According to the specification, the first two bytes of the data block represent the
RECORDHEADER. Reading the definition of this data type makes my hair stand on end. Why these cheapskates want to save a couple of admin bits for chunks of data that have long been measured in megabytes is a mystery to me. The upper 10 bits contain the tag type – here it should be 0x56 – and the remaining 6 bits its length.
Because additionally you have to consider the little endian byte order of Intel's architecture, which means that high value bytes are at the back, I have to write it down.
According to this, the
RECORDHEADERs yield the data blocks
A8 15 and
8C 15; in each case the
0x56 tag type given by
swfdump and a length of 40 and 12 respectively. So far, so good. This is followed by the number of scenes as an
EncodedU32 data type
What on earth were they thinking of? The specification reads like something from the last millennium.
EncodedU32 contains an unsigned 32 bit integer which, depending on its size, is encoded using a variable number of between one to five bytes – "to save space", as Adobe's spec kindly explains.
No wonder Flash security vulnerabilities seem to be never-ending.
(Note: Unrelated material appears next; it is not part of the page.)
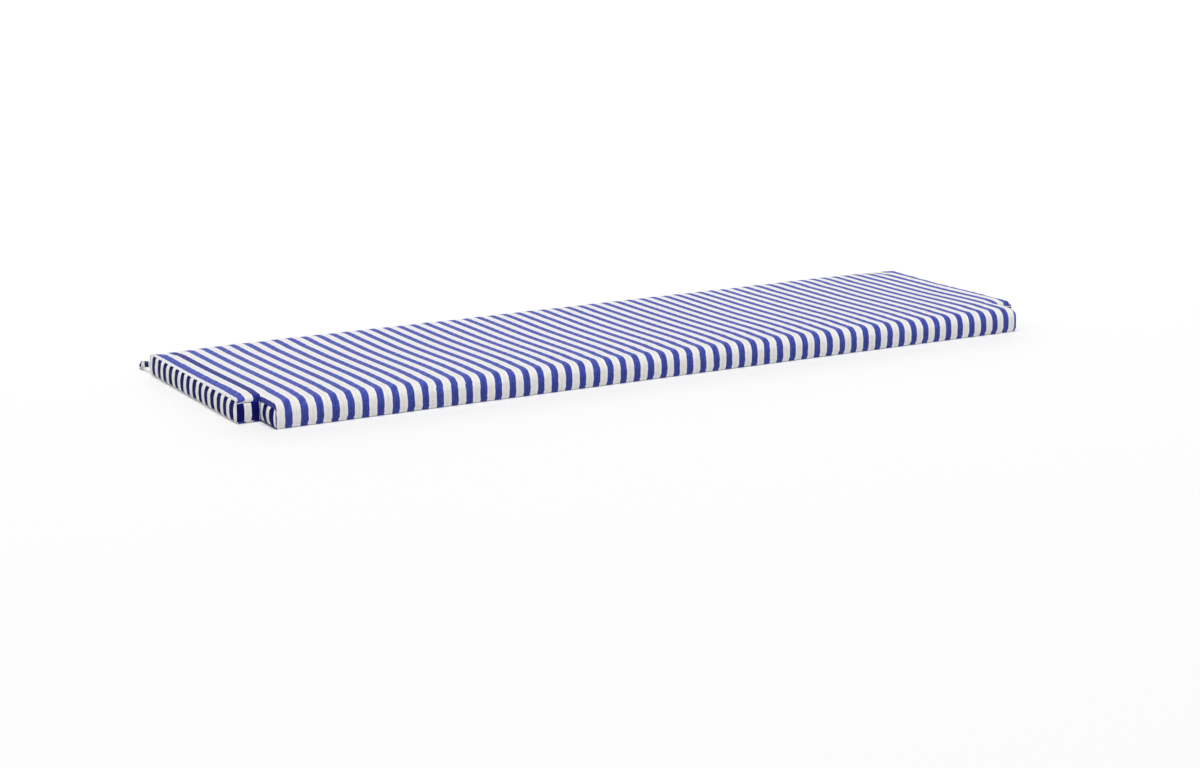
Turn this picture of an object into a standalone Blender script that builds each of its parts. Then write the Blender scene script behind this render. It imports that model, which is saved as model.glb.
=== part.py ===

Instead of working with normal data types such as
unsigned int, they have to try to save a couple of bytes. But complexity is famously the enemy of security – and this just screams 'trouble'. Just imagine if the designer of formats for .exe files or CPU commands had used this kind of data type. We'd be drowning in security vulnerabilities.
It's also slow, as each time an
EncodedU32 value is accessed, instead of a simple read operation, the decoder routine has to be run. This skimping on bits becomes even more incomprehensible when you think that SWF files can be compressed – a much more efficient way of saving space.
But I'm starting to rant – back to the supposed iPhone video's
SceneCount. If the highest bit of a byte is set, the next byte has to be added in. A glance at the hex dump tells me that the first four data blocks after the RECORDHEADER all have the highest byte set. So I have to correctly add together the maximum five bytes. Adobe helpfully provides a reference implementation for unpacking EncodedU32 value in C. Rather than shovelling bits about by hand, I quickly run it through the compiler.
Checking out the second, shorter data block with GetEncodedU32.exe yields a perfectly plausible
SceneCount of 1. But for the first data block, it coughs up a value of
\xa6\xe1\x8a\xa0\x08. More than 2 billion scenes? That's impossible. My hunch was right. Someone's pulling a fast one.